Такое возможно потому, что русский народ, наряду с внутренней вольностью, наделен сильнейшим государственническим инстинктом (еще одно противоречие) и готов сносить любой произвол власти тогда, когда правительство усиливает государство даже за счет самого народа, требуя от него жертв и страданий. Пока идет быстрое развитие государственной части нации (экономики, науки и техники, образования, вооруженных сил и т.д.), терпение народной ее части кажется беспредельным и доходит до жертвенности.
Впрочем, долго длиться чрезвычайное положение, генерируемое властным террором, не может, народ устает. Но и кратковременные периоды бурного развития дают столь впечатляющие результаты, что злодеев Петра с Иосифом до сих пор многие считают благодетелями.
Однако стоит прогрессу затормозиться, как в обществе начинается брожение, и государственная система ослабевает вплоть до саморазрушения с последующим восстановлением на новых принципах, что и произошло в начале и в конце прошлого века.
Альтернативный, но пока не изведанный путь повышения управляемости заключается в том, чтобы приблизить букву Закона к духу Правды, ослабив тем самым неизбывный правовой нигилизм народа. Но для этого нужна русская национальная власть в государстве, которой сейчас нет. Более того, власть предержащие с тупым упорством опять пытаются насадить в России законы и порядки, перенятые у Запада, где они органичны, тогда как на Руси совершенно неприемлемы, поскольку идут наперекор Правде. В результате у власти получается многосерийный танец на одних и тех же граблях в ожидании, когда они в очередной раз ударят танцора по голове русским бунтом.

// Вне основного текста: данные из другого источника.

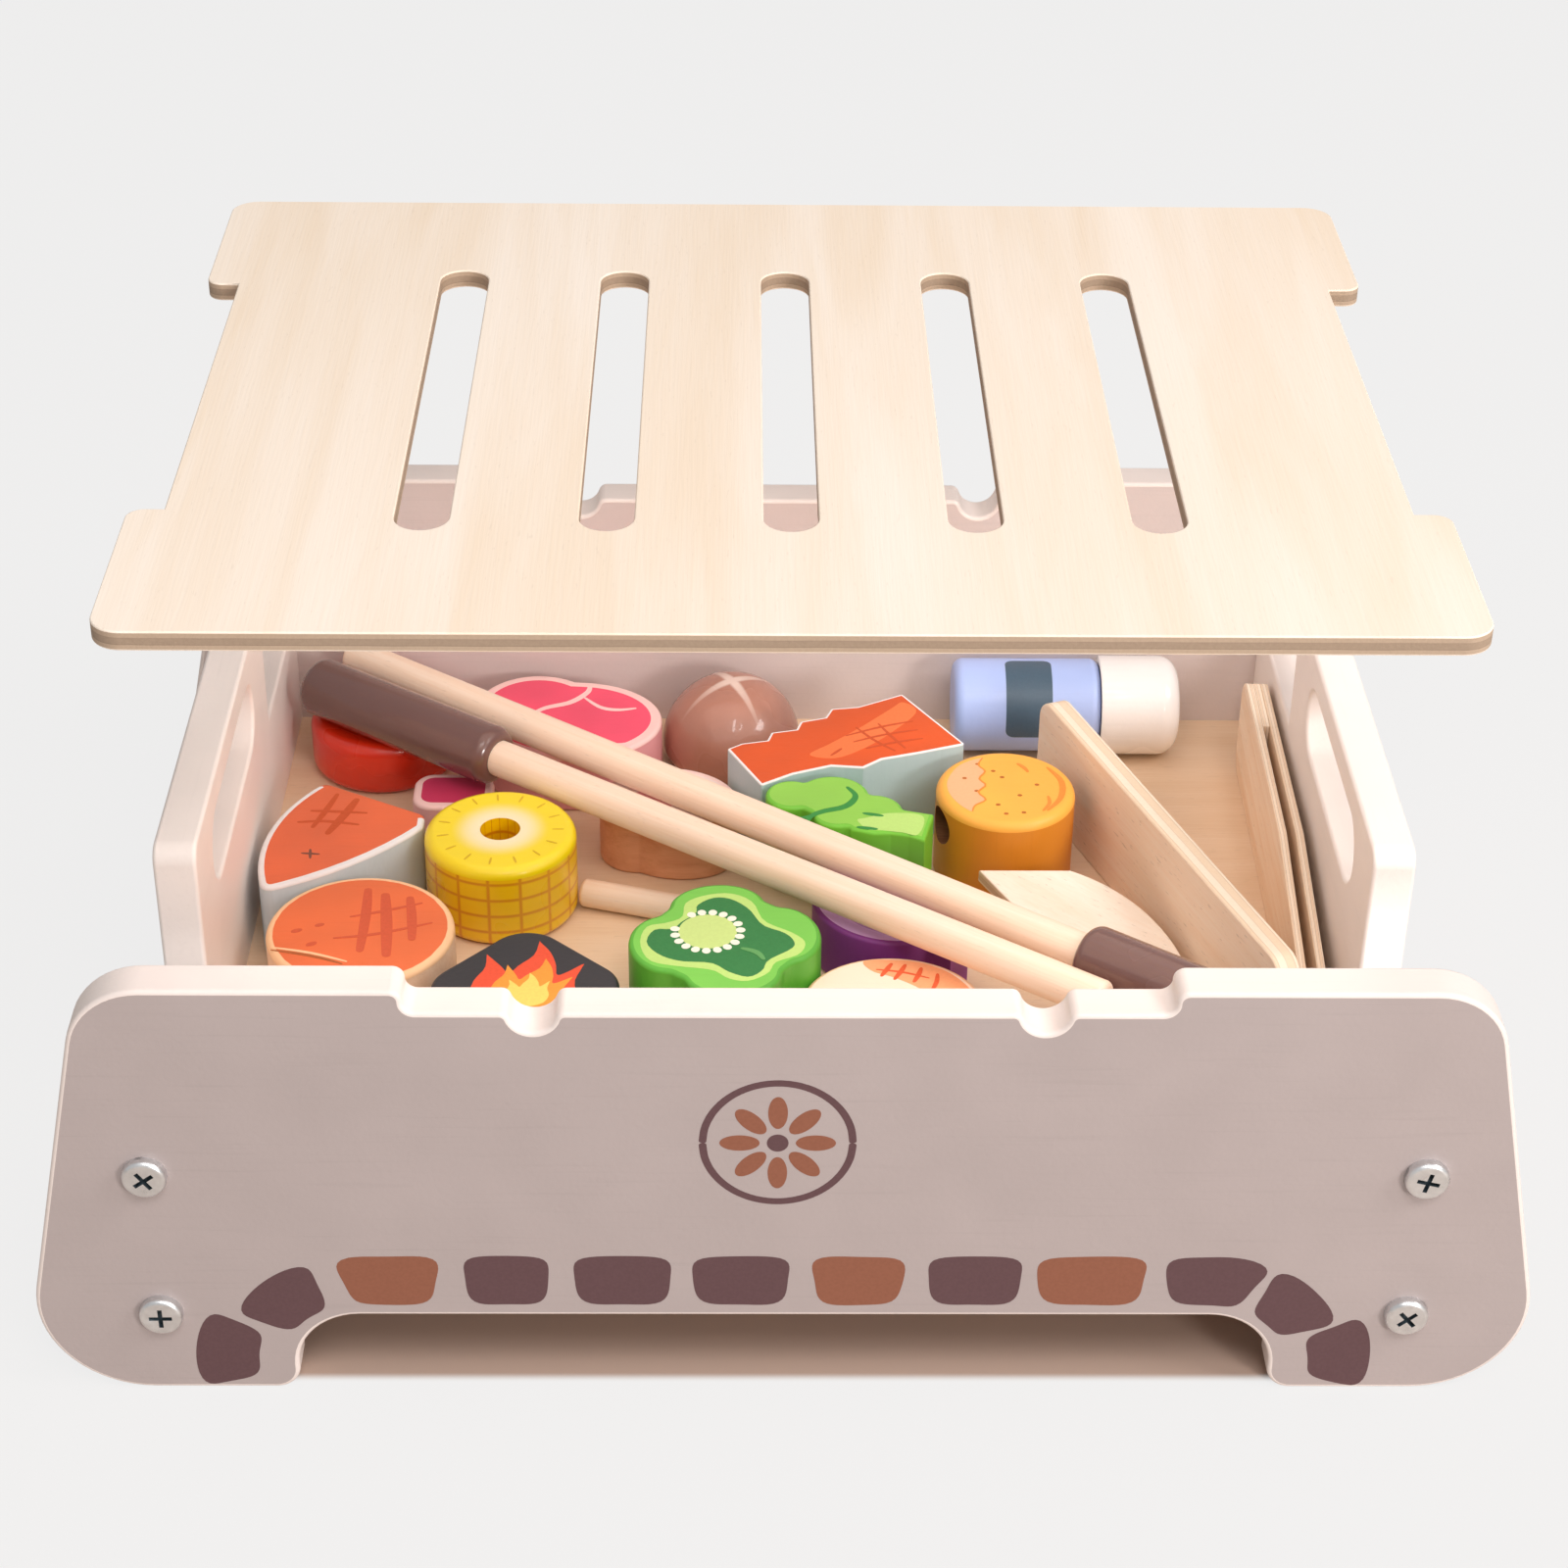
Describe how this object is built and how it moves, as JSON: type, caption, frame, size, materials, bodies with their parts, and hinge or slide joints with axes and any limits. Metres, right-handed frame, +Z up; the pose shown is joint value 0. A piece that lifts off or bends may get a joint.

Как бы там ни было, самобытный русский феномен единения крови с душой на земле, где это единение состоялось и существует уже более четырех с половиной тысяч лет, имеет огромное значение не только для русского человека, который является органической частью великого народа, но и для всего человечества. Переболев занесенными с Запада инфекционными заболеваниями коммунистического большевизма и капиталистической демократии, русский народ явит миру свой собственный путь развития, основанный на принципах справедливости.